▶ _MATERIAL PROVIDED_:
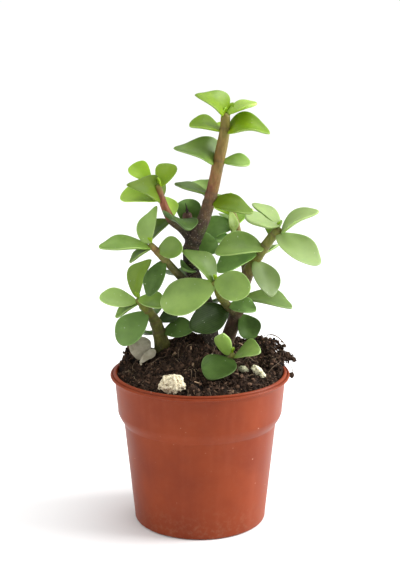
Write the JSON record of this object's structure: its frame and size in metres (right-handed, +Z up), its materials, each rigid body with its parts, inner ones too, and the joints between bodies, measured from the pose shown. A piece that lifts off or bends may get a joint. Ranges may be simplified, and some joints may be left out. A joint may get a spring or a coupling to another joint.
{
  "type": "potted jade plant",
  "caption": "Young succulent shrub with branching stems and opposite fleshy leaves, rooted in a mound of potting mix in a thin tapered nursery pot with a rolled rim.",
  "frame": {"origin": "centre of the pot's flat foot, on the surface it stands on", "axes": "+Z up along the pot's axis, -Y towards the plant's front, +X to the right when seen from the front"},
  "size_m": [0.1021, 0.084, 0.2032],
  "materials": {
    "pot_plastic": "thin moulded terracotta-coloured plastic, satin, faintly dusty",
    "soil": "dark crumbly peat-based potting mix with root fibres and bark",
    "stem": "smooth fleshy stem skin, brown-red to olive, with ring scars at the nodes",
    "young_leaf": "bright yellow-green fleshy leaf with a waxy sheen",
    "mature_leaf": "mid-green fleshy leaf with a thin pale bloom and lighter margins",
    "old_leaf": "deep green fleshy leaf, satin, finely lined",
    "perlite": "chalky off-white porous lump",
    "dry_leaf": "papery grey-tan fallen leaf"
  },
  "bodies": {
    "root": {"pot": "pot_plastic", "soil": "soil", "centre_stem": "stem", "right_stem": "stem", "left_stem": "stem", "low_stem": "stem", "leader_leaf_1a": "young_leaf", "leader_leaf_1b": "young_leaf", "leader_leaf_2a": "young_leaf", "leader_leaf_2b": "young_leaf", "leader_leaf_3a": "mature_leaf", "leader_leaf_3b": "mature_leaf", "leader_leaf_4a": "mature_leaf", "leader_leaf_4b": "young_leaf", "leader_leaf_5a": "old_leaf", "leader_leaf_6a": "old_leaf", "red_leaf_1a": "young_leaf", "red_leaf_1b": "young_leaf", "red_leaf_2a": "young_leaf", "red_leaf_2b": "young_leaf", "red_leaf_3a": "mature_leaf", "red_leaf_3c": "young_leaf", "red_leaf_3b": "old_leaf", "stub_leaf_1a": "old_leaf", "mid_leaf_1a": "mature_leaf", "mid_leaf_1b": "mature_leaf", "mid_leaf_2a": "mature_leaf", "mid_leaf_2b": "mature_leaf", "mid_leaf_3a": "old_leaf", "left_leaf_1a": "mature_leaf", "left_leaf_1b": "young_leaf", "left_leaf_2a": "mature_leaf", "left_leaf_2b": "mature_leaf", "left_leaf_3a": "old_leaf", "left_leaf_3b": "old_leaf", "left_leaf_4a": "old_leaf", "right_leaf_1a": "mature_leaf", "right_leaf_1b": "mature_leaf", "right_leaf_2a": "mature_leaf", "right_leaf_2b": "mature_leaf", "right_leaf_3a": "mature_leaf", "right_leaf_3b": "old_leaf", "right_leaf_4a": "mature_leaf", "right_leaf_5a": "mature_leaf", "right_leaf_6a": "old_leaf", "front_leaf_1a": "mature_leaf", "front_leaf_1b": "mature_leaf", "front_leaf_2a": "mature_leaf", "front_leaf_3a": "old_leaf", "front_leaf_3b": "old_leaf", "back_leaf_1a": "young_leaf", "back_leaf_1b": "young_leaf", "back_leaf_2a": "mature_leaf", "back_leaf_2b": "old_leaf", "back_leaf_3a": "old_leaf", "low_leaf_1a": "mature_leaf", "low_leaf_1b": "mature_leaf", "low_leaf_2a": "old_leaf", "perlite_large": "perlite", "dry_leaf": "dry_leaf"}
  },
  "joints": []
}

▶ _TO BE DONE_:
Please repeat the material above, word for word and in full.

▶ _RESPONSE TO THE EXERCISE_:
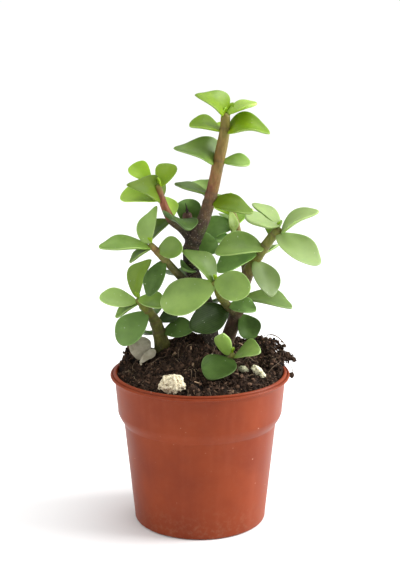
Write the JSON record of this object's structure: its frame and size in metres (right-handed, +Z up), its materials, each rigid body with its parts, inner ones too, and the joints between bodies, measured from the pose shown. A piece that lifts off or bends may get a joint. Ranges may be simplified, and some joints may be left out. A joint may get a spring or a coupling to another joint.
{
  "type": "potted jade plant",
  "caption": "Young succulent shrub with branching stems and opposite fleshy leaves, rooted in a mound of potting mix in a thin tapered nursery pot with a rolled rim.",
  "frame": {"origin": "centre of the pot's flat foot, on the surface it stands on", "axes": "+Z up along the pot's axis, -Y towards the plant's front, +X to the right when seen from the front"},
  "size_m": [0.1021, 0.084, 0.2032],
  "materials": {
    "pot_plastic": "thin moulded terracotta-coloured plastic, satin, faintly dusty",
    "soil": "dark crumbly peat-based potting mix with root fibres and bark",
    "stem": "smooth fleshy stem skin, brown-red to olive, with ring scars at the nodes",
    "young_leaf": "bright yellow-green fleshy leaf with a waxy sheen",
    "mature_leaf": "mid-green fleshy leaf with a thin pale bloom and lighter margins",
    "old_leaf": "deep green fleshy leaf, satin, finely lined",
    "perlite": "chalky off-white porous lump",
    "dry_leaf": "papery grey-tan fallen leaf"
  },
  "bodies": {
    "root": {"pot": "pot_plastic", "soil": "soil", "centre_stem": "stem", "right_stem": "stem", "left_stem": "stem", "low_stem": "stem", "leader_leaf_1a": "young_leaf", "leader_leaf_1b": "young_leaf", "leader_leaf_2a": "young_leaf", "leader_leaf_2b": "young_leaf", "leader_leaf_3a": "mature_leaf", "leader_leaf_3b": "mature_leaf", "leader_leaf_4a": "mature_leaf", "leader_leaf_4b": "young_leaf", "leader_leaf_5a": "old_leaf", "leader_leaf_6a": "old_leaf", "red_leaf_1a": "young_leaf", "red_leaf_1b": "young_leaf", "red_leaf_2a": "young_leaf", "red_leaf_2b": "young_leaf", "red_leaf_3a": "mature_leaf", "red_leaf_3c": "young_leaf", "red_leaf_3b": "old_leaf", "stub_leaf_1a": "old_leaf", "mid_leaf_1a": "mature_leaf", "mid_leaf_1b": "mature_leaf", "mid_leaf_2a": "mature_leaf", "mid_leaf_2b": "mature_leaf", "mid_leaf_3a": "old_leaf", "left_leaf_1a": "mature_leaf", "left_leaf_1b": "young_leaf", "left_leaf_2a": "mature_leaf", "left_leaf_2b": "mature_leaf", "left_leaf_3a": "old_leaf", "left_leaf_3b": "old_leaf", "left_leaf_4a": "old_leaf", "right_leaf_1a": "mature_leaf", "right_leaf_1b": "mature_leaf", "right_leaf_2a": "mature_leaf", "right_leaf_2b": "mature_leaf", "right_leaf_3a": "mature_leaf", "right_leaf_3b": "old_leaf", "right_leaf_4a": "mature_leaf", "right_leaf_5a": "mature_leaf", "right_leaf_6a": "old_leaf", "front_leaf_1a": "mature_leaf", "front_leaf_1b": "mature_leaf", "front_leaf_2a": "mature_leaf", "front_leaf_3a": "old_leaf", "front_leaf_3b": "old_leaf", "back_leaf_1a": "young_leaf", "back_leaf_1b": "young_leaf", "back_leaf_2a": "mature_leaf", "back_leaf_2b": "old_leaf", "back_leaf_3a": "old_leaf", "low_leaf_1a": "mature_leaf", "low_leaf_1b": "mature_leaf", "low_leaf_2a": "old_leaf", "perlite_large": "perlite", "dry_leaf": "dry_leaf"}
  },
  "joints": []
}